### Provided entries ###
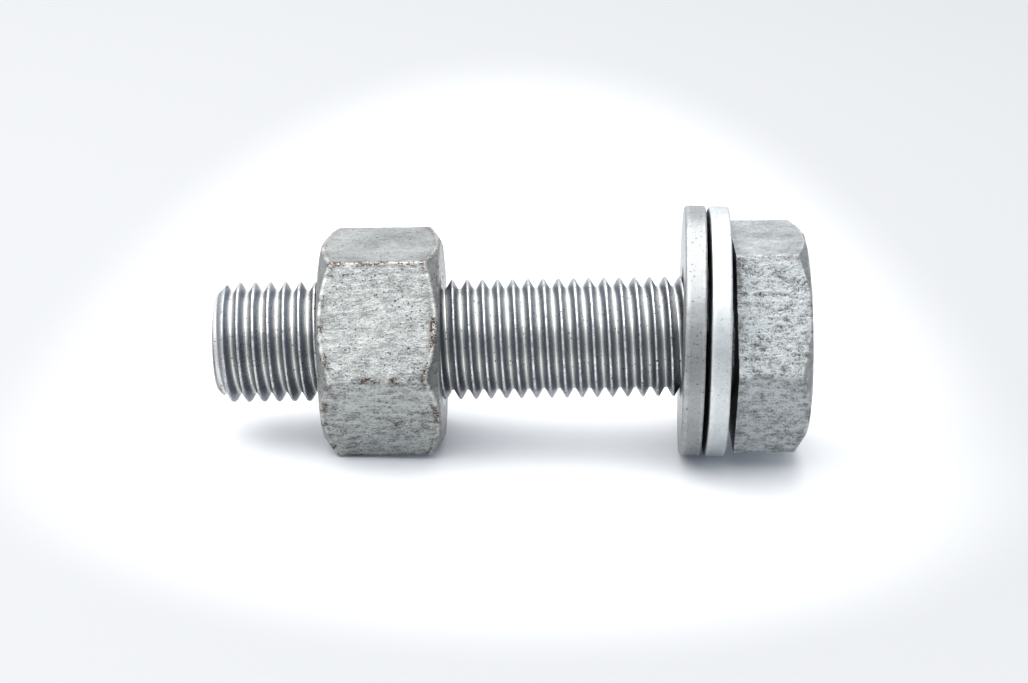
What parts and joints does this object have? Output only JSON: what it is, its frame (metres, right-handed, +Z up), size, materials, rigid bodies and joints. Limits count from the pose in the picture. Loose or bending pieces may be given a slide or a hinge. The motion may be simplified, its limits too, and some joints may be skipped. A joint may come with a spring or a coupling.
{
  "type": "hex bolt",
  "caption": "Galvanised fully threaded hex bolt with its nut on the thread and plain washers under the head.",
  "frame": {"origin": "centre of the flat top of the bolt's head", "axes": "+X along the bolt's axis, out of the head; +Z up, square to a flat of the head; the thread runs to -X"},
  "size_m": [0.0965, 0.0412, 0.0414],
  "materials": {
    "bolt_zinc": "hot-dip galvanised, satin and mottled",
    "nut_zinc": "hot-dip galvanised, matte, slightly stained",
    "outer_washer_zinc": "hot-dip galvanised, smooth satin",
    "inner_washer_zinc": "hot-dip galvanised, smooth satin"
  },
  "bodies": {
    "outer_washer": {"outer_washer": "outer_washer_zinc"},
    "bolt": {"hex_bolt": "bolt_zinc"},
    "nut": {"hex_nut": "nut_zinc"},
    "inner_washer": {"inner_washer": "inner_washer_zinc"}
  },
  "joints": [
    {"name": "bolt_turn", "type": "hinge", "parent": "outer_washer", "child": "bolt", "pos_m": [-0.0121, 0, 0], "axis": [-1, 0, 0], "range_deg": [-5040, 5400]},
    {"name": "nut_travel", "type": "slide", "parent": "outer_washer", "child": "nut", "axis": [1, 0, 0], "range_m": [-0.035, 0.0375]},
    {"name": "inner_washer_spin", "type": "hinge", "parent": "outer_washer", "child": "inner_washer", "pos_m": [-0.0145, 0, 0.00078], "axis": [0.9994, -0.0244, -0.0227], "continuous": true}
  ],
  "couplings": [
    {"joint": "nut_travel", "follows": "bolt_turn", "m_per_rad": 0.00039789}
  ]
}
###
### Provided entries ###
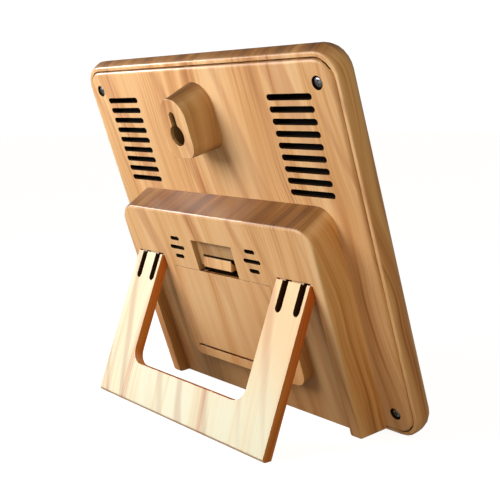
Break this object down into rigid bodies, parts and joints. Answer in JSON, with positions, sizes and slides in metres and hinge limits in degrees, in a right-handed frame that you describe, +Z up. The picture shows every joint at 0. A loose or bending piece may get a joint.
###
§ The problem: Scan the material above. Copy each line that holds the word "joints".

§ Exercise response:
What parts and joints does this object have? Output only JSON: what it is, its frame (metres, right-handed, +Z up), size, materials, rigid bodies and joints. Limits count from the pose in the picture. Loose or bending pieces may be given a slide or a hinge. The motion may be simplified, its limits too, and some joints may be skipped. A joint may come with a spring or a coupling.
  "joints": [
Break this object down into rigid bodies, parts and joints. Answer in JSON, with positions, sizes and slides in metres and hinge limits in degrees, in a right-handed frame that you describe, +Z up. The picture shows every joint at 0. A loose or bending piece may get a joint.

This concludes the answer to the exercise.